### WORK REQUIRED
Give the entries again exactly, every one of them.

-- Start of SUPPLIED MATERIAL --

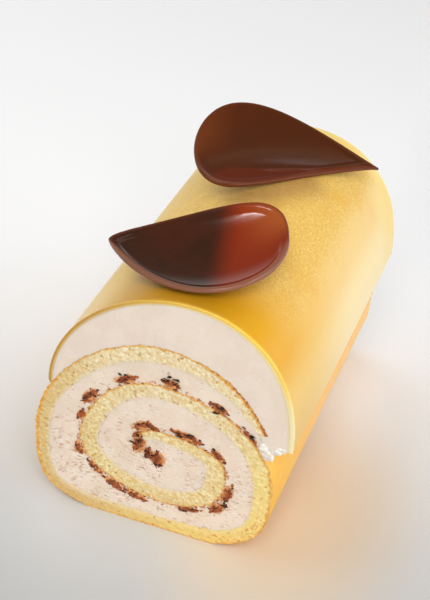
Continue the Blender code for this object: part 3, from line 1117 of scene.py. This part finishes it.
# %% [markdown]
# ## Glaze
#
# Mango glaze is a set jelly poured over the frozen dome: clear and shiny where it is fresh, and
# frosted with fine grains of ice and damp on top. It is thin and a little translucent. On the
# right flank a pale band, and at the far left a pale strip, are painted reflections of the lights.
# In the middle of the front the clear glaze is painted darker, as the front petal's painted
# shadow, and a strip in front of the back petal's edge is darker, as that petal's painted shadow.
# Its front lip is rounded and catches a bright line of light from small lamps, and the lip is
# painted paler on its inner side, to the right, low on the right and at the back, as painted
# highlights; near the back cut the clear glaze is painted paler too, as a painted highlight. The
# glaze is a ribbon too, only a millimetre and a half thick, with its edges bevelled round, and
# on the left its foot turns in under the dome. Away from the lip its roughness stays above 0.28,
# because a denoised render shows a line where a roughness that changes slowly passes about 0.27.

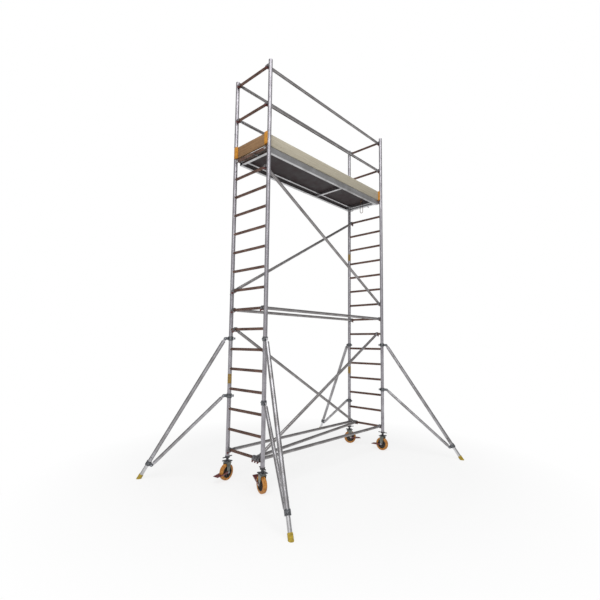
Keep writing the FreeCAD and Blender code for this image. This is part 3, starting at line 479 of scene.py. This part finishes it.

-- End of SUPPLIED MATERIAL --

### EXERCISE SOLUTION
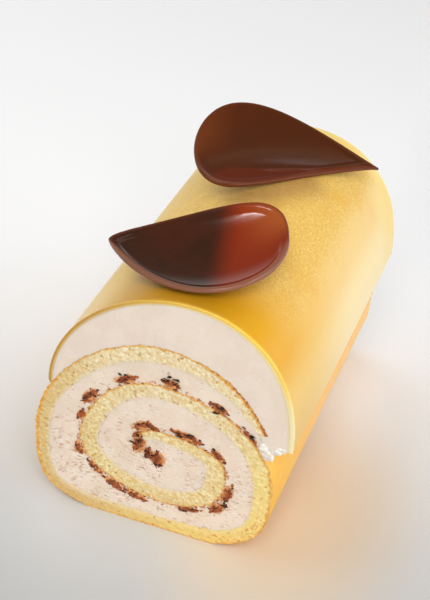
Continue the Blender code for this object: part 3, from line 1117 of scene.py. This part finishes it.
# %% [markdown]
# ## Glaze
#
# Mango glaze is a set jelly poured over the frozen dome: clear and shiny where it is fresh, and
# frosted with fine grains of ice and damp on top. It is thin and a little translucent. On the
# right flank a pale band, and at the far left a pale strip, are painted reflections of the lights.
# In the middle of the front the clear glaze is painted darker, as the front petal's painted
# shadow, and a strip in front of the back petal's edge is darker, as that petal's painted shadow.
# Its front lip is rounded and catches a bright line of light from small lamps, and the lip is
# painted paler on its inner side, to the right, low on the right and at the back, as painted
# highlights; near the back cut the clear glaze is painted paler too, as a painted highlight. The
# glaze is a ribbon too, only a millimetre and a half thick, with its edges bevelled round, and
# on the left its foot turns in under the dome. Away from the lip its roughness stays above 0.28,
# because a denoised render shows a line where a roughness that changes slowly passes about 0.27.

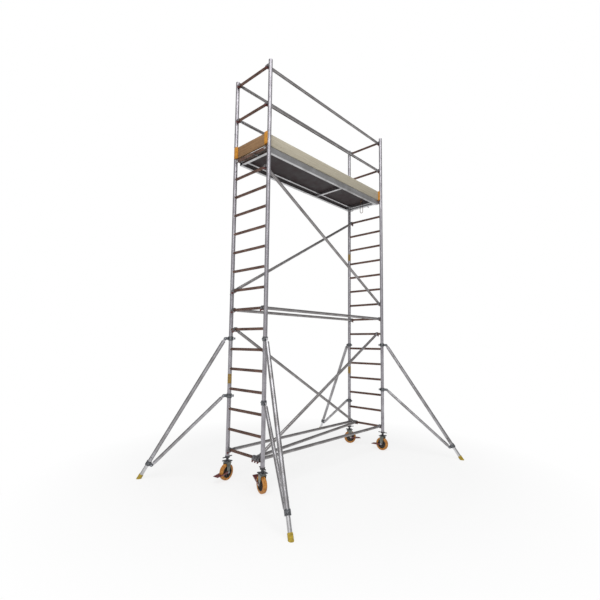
Keep writing the FreeCAD and Blender code for this image. This is part 3, starting at line 479 of scene.py. This part finishes it.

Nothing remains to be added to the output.